# [Task details]
Which lines run from the first one up to and including the one with "first_knot_angle = -1; // [-7:1:7]"? Print exactly those.

• • • • •

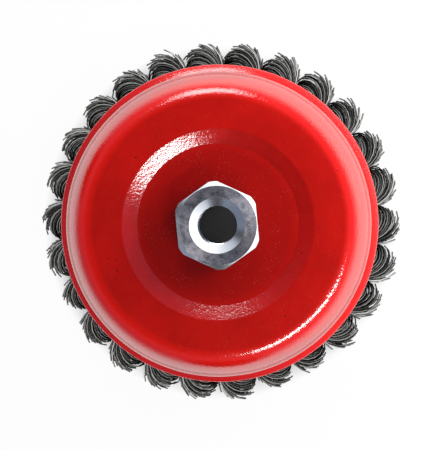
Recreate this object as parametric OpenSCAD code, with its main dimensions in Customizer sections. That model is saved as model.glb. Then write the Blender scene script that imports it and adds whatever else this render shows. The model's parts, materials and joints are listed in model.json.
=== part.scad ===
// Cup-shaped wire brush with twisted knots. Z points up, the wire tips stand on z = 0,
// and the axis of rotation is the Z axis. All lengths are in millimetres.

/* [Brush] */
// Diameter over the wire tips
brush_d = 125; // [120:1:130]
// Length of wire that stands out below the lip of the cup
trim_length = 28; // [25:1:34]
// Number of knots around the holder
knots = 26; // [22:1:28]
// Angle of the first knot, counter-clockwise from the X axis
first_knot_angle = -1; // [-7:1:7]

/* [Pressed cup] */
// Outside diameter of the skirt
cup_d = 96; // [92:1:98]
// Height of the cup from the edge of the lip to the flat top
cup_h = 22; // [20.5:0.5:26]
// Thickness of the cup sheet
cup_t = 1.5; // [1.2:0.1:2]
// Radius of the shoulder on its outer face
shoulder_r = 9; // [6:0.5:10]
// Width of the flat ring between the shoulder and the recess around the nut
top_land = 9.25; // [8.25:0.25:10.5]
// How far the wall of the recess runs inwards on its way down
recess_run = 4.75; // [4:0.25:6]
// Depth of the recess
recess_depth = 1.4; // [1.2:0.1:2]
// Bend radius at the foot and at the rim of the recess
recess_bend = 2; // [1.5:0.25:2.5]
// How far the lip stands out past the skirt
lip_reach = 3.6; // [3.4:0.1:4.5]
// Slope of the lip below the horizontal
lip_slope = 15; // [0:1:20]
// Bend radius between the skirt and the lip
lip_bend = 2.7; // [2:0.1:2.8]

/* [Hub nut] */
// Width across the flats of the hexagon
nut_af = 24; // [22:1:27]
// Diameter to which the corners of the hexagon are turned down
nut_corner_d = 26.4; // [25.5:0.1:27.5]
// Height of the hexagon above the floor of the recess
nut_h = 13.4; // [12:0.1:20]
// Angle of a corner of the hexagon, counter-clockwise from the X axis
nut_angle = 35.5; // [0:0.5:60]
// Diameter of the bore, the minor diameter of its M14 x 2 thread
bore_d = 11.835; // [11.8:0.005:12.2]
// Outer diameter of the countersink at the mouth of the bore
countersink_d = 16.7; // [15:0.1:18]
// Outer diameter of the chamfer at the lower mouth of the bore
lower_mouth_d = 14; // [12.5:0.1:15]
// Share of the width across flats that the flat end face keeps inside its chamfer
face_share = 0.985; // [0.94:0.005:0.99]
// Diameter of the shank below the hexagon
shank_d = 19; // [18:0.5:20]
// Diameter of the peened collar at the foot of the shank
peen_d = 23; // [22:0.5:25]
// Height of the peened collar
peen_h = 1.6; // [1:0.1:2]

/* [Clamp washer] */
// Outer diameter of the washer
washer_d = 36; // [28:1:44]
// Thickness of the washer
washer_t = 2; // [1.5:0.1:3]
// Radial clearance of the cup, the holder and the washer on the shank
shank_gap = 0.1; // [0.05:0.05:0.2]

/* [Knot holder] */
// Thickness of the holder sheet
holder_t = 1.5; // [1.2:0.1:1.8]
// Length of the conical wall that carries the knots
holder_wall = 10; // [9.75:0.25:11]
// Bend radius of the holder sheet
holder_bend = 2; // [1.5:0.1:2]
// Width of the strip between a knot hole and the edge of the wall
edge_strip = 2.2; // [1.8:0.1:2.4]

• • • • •

# [The output]
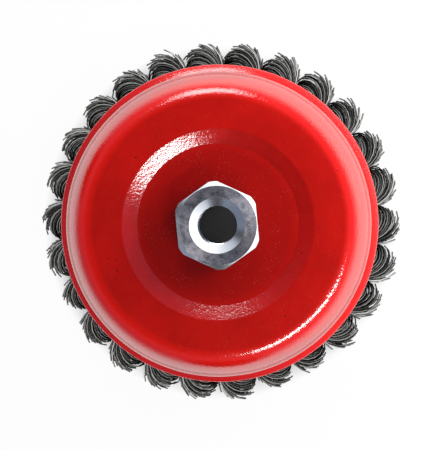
Recreate this object as parametric OpenSCAD code, with its main dimensions in Customizer sections. That model is saved as model.glb. Then write the Blender scene script that imports it and adds whatever else this render shows. The model's parts, materials and joints are listed in model.json.
=== part.scad ===
// Cup-shaped wire brush with twisted knots. Z points up, the wire tips stand on z = 0,
// and the axis of rotation is the Z axis. All lengths are in millimetres.

/* [Brush] */
// Diameter over the wire tips
brush_d = 125; // [120:1:130]
// Length of wire that stands out below the lip of the cup
trim_length = 28; // [25:1:34]
// Number of knots around the holder
knots = 26; // [22:1:28]
// Angle of the first knot, counter-clockwise from the X axis
first_knot_angle = -1; // [-7:1:7]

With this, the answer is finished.